XGMII is the link between the MAC and the PCS, but the "phys" phandle to
the SerDes gives insight to the MAC driver way beyond the PCS layer.
That kinda invalidates the idea that "you don't need to worry about the
actual number of lanes". When you're a MAC driver with an XLAUI link and
you need insight into the PMA/PMD layer, you'd better not be surprised
about the fact that there are 4 lanes, at the very least?

> I think it will be a lot easier to add multi-lane support with this
> method because it gives the driver more information about what's going
> on. The driver can control the whole configuration/reset process and the
> timing.

Also, I'm thinking that if you support multi-lane (which dpaa2-mac currently
doesn't, even in LSDK), you can't avoid multiple "phys" phandles in dpaa2-mac,
and a "for" loop, eventually, anyway. That's because if your lanes have protocol
retimers on them, those are going to be modeled as generic PHYs too. And those
will not be bundled in these "groups", because they might be one chip per lane.

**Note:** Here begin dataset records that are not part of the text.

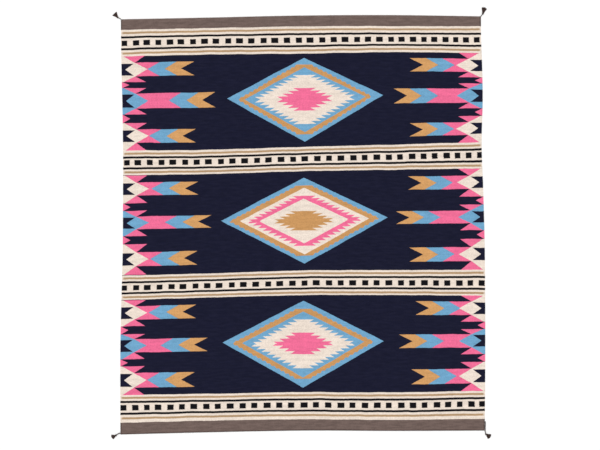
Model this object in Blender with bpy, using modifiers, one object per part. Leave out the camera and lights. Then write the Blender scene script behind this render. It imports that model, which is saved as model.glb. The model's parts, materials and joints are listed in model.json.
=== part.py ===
"""A southwest style flatwoven rug, lying flat, with a yarn tassel at each corner.

The cloth is one sheet. Its ends bow and its selvedges draw in a little, as hand loom
work does, so its outline is an even rectangle plus short tables of offsets.
Each tassel is one solid: a twisted neck cord, a bound head and a skirt of locks.
X runs across the rug, Y from its near end to its far end, and the floor is Z = 0.
"""
import math
from collections import namedtuple

import bmesh
import bpy
from mathutils import Matrix, Vector

COLLECTION = "southwest_style_rug"
MM = 0.001

# Cloth sizes, in metres
WIDTH = 2.390
LENGTH = 2.743
THICKNESS = 0.004
EDGE_ROUND = 0.0012
EDGE_POINTS = 24
WELD_DISTANCE = 0.00005
SEAT_GAP = 0.0003

# How far the two ends stray from straight, in millimetres towards the far end.
# Across runs from -1 at the left selvedge to 1 at the right one.
End = namedtuple("End", "across far near")
END_WANDER = (
    End(-1.00, -25.0, -26.0),
    End(-0.50, -13.0, -11.0),
    End(0.00, 0.0, 0.0),
    End(0.50, 3.0, -2.0),
    End(1.00, -5.0, 0.0),
)

# How far the two selvedges stray, in millimetres towards the right.
# Along runs from 0 at the far end to 1 at the near end.
Side = namedtuple("Side", "along left right")
SIDE_WANDER = (
    Side(0.00, 6.0, -5.0),
    Side(0.06, 7.0, -3.0),
    Side(0.12, 10.0, 3.0),
    Side(0.21, 16.0, 7.0),
    Side(0.32, 20.0, 0.0),
    Side(0.42, 20.0, 10.0),
    Side(0.55, 18.0, 20.0),
    Side(0.65, 11.0, 23.0),
    Side(0.78, 3.0, 24.0),
    Side(0.90, 2.0, 23.0),
    Side(1.00, 3.0, 20.0),
)

# Tassels. Across and along name the corner, and the neck's route is in steps from it, in
# millimetres. Beside 1 moves the whole neck out to lie along the right selvedge. The skirt
# has a heading in degrees from +X, a reach in millimetres from its root, and a half spread
# in degrees. A cut of 1 is straight across the skirt's end, and 0 is rounded.
Tassel = namedtuple(
    "Tassel", "name across along beside route radius half_turns heading reach half_spread cut")
TASSELS = (
    Tassel("tassel_far_left", -1, 0, 0, ((-0.25, 0.21), (-8.0, 6.5), (-16.0, 10.0)),
           2.7, 3, 132.0, 34.0, 28.0, 1.0),
    Tassel("tassel_far_right", 1, 0, 0, ((0.21, 0.25), (5.5, 6.5), (10.2, 13.0)),
           2.7, 3, 75.0, 39.0, 24.0, 0.0),
    Tassel("tassel_near_left", -1, 1, 0, ((-1.35, 9.0), (-14.0, 5.0), (-26.2, -3.0)),
           3.5, 3, 207.0, 26.0, 33.0, 0.0),
    Tassel("tassel_near_right", 1, 1, 1,
           ((1.1, 60.0), (0.7, 32.0), (0.4, 6.0), (0.6, -5.0), (3.2, -19.0)),
           3.2, 9, -33.0, 31.0, 34.0, 0.0),
)
NECK_STEP = 0.0026
PLY_GROOVE = 0.20

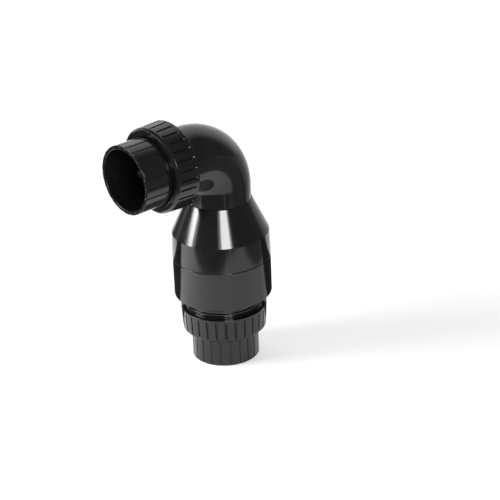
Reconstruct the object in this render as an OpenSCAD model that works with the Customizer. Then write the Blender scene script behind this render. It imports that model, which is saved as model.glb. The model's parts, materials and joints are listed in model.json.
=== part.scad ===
// Check (foot) valve with a 90 degree outlet elbow and a union at each end.
// +Z is up along the valve's own axis, and the outlet leaves towards -X.
// The origin is the centre of the inlet socket's mouth.

/* [Pipe sockets] */
// Inside radius of each pipe socket
pipe_r = 30.2; // [25:0.1:37]
// Depth of each pipe socket, from its mouth to the pipe stop
socket_depth = 38; // [30:0.5:46]
// Wall of each socket under its ribs
socket_wall = 2.85; // [2.2:0.05:3.6]
// Step in from the socket to the flow bore, which stops the pipe
stop_step = 3.2; // [2.5:0.1:4]
// Length of the wall between the pipe stop and the sealing face
stop_web = 4; // [3:0.5:6]
// Height of the socket ribs
rib_h = 0.8; // [0.4:0.1:1.2]
// Length of the socket ribs, from the mouth
rib_len = 28; // [20:0.5:29]
// Number of ribs round each socket
rib_count = 22; // [12:1:30]
// Width of the grooves between the socket ribs
rib_gap = 1.3; // [0.8:0.1:2.4]

/* [Union nuts] */
// Length of each union nut
nut_len = 25.1; // [22:0.1:32]
// Wall at the front of each union nut, which pulls on the flange
nut_front_wall = 5.7; // [4.5:0.1:7]
// Wall of each union nut outside its thread, at the back
nut_wall = 4.1; // [3.5:0.1:6]
// How much narrower the nut is at its front than at its back, in radius
nut_taper = 1.3; // [0:0.1:2]
// Chamfer round the nut's front edge
nut_chamfer = 2; // [0.5:0.1:3]
// Plain lip left at the nut's back edge
nut_lip = 2.4; // [1.5:0.1:4]
// Number of flutes round each nut
flute_count = 28; // [16:1:32]
// Radius of the round-nosed cut that makes a flute
flute_r = 1.1; // [0.6:0.1:1.4]

/* [Union threads] */
// Pitch of the union threads, right-handed
pitch = 4; // [3.6:0.1:5]
// Height of the thread ridges
thread_h = 1.7; // [1.2:0.1:2]
// Width of a thread ridge at its foot
thread_foot_w = 2.4; // [1.8:0.1:2.6]
// Width of a thread ridge at its crest
thread_crest_w = 1; // [0.6:0.1:1.4]
// Length of the thread on the inlet neck
inlet_thread_len = 19; // [12:0.5:22]
// Length of the thread on the outlet bush
outlet_thread_len = 9; // [8:0.5:11]

/* [Union flanges] */
// How far each flange stands out past the socket ribs
flange_step = 2.95; // [2:0.05:4]
// Thickness of each flange
flange_h = 6; // [4:0.5:8]

/* [Valve body] */
// Length of the inlet neck, from its sealing face to the body
neck_len = 27.5; // [24:0.5:36]
// Thickness of the body's floor
floor_h = 5.5; // [4.5:0.5:8]
// Wall of the lower housing
body_wall = 5.3; // [4.6:0.1:7]
// Visible height of the lower housing's cylinder
lower_h = 40.6; // [34:0.1:60]
// Height of the upper housing's skirt
skirt_h = 25.9; // [23:0.1:34]
// Height of the cone above the skirt
cone_h = 34.1; // [30:0.1:44]
// Wall of the skirt over the spigot
skirt_wall = 2.8; // [2.2:0.1:3.2]
// How far the skirt stands out past the lower housing
skirt_step = 0.3; // [0.1:0.1:0.8]
// How much the skirt narrows towards the cone, in radius
skirt_draft = 0.8; // [0:0.1:1.2]
// Length of the lower housing's spigot inside the skirt
spigot_len = 16; // [12:0.5:18]
// Wall of the cone
cone_wall = 5; // [4:0.5:6]
// Flat rim where the cone meets the elbow
cone_rim = 0.5; // [0.3:0.1:1.5]
// Depth of the elbow's socket in the cone
elbow_socket_depth = 16; // [12:0.5:20]

/* [Outlet elbow] */
// Wall of the elbow
tube_wall = 4.85; // [3.5:0.05:6]
// Straight length above the cone, before the bend
riser_h = 14.7; // [8:0.1:30]
// Radius of the bend at the tube's centre
bend_r = 37.8; // [34:0.1:50]
// Straight length after the bend
outlet_leg = 28.2; // [24:0.1:40]
// Length of the threaded bush on the elbow's end
bush_len = 14.6; // [13:0.1:18]
// Wall at the bush's end, which carries the seal
bush_end_wall = 4.6; // [4:0.1:6]

/* [Poppet and seat] */
// How far the poppet disc laps over the flow bore
seat_lap = 8.5; // [7:0.1:10]
// Width of the flow passage round the poppet
side_passage = 8; // [7:0.1:10]
// How far the poppet lifts
poppet_lift = 13; // [10:0.5:16]
// Thickness of the seat plate
seat_plate_h = 4; // [3:0.5:6]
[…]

The retimer thing isn't theoretical, but, due to reasons independent of NXP,
we lack the ability to provide an upstream user of the "lane retimer as
generic PHY" functionality in dpaa2-mac. So it stays downstream for now.
https://github.com/nxp-qoriq/linux/commit/627c5f626a13657f46f68b90882f329310e0e22f

So, if you're thinking of easing the work of the consumer side, I'm not
sure that the gains will be that high.

Otherwise, I will repeat the idea that lynx-10g and lynx-28g should be
treated in unison, because some drivers (dpaa2-mac, mtip_backplane) will
have to interface with both, and I don't really believe that major deviations
in software architecture between the 2 SerDes drivers are justifiable in
any way (multi-protocol handled differently, for example).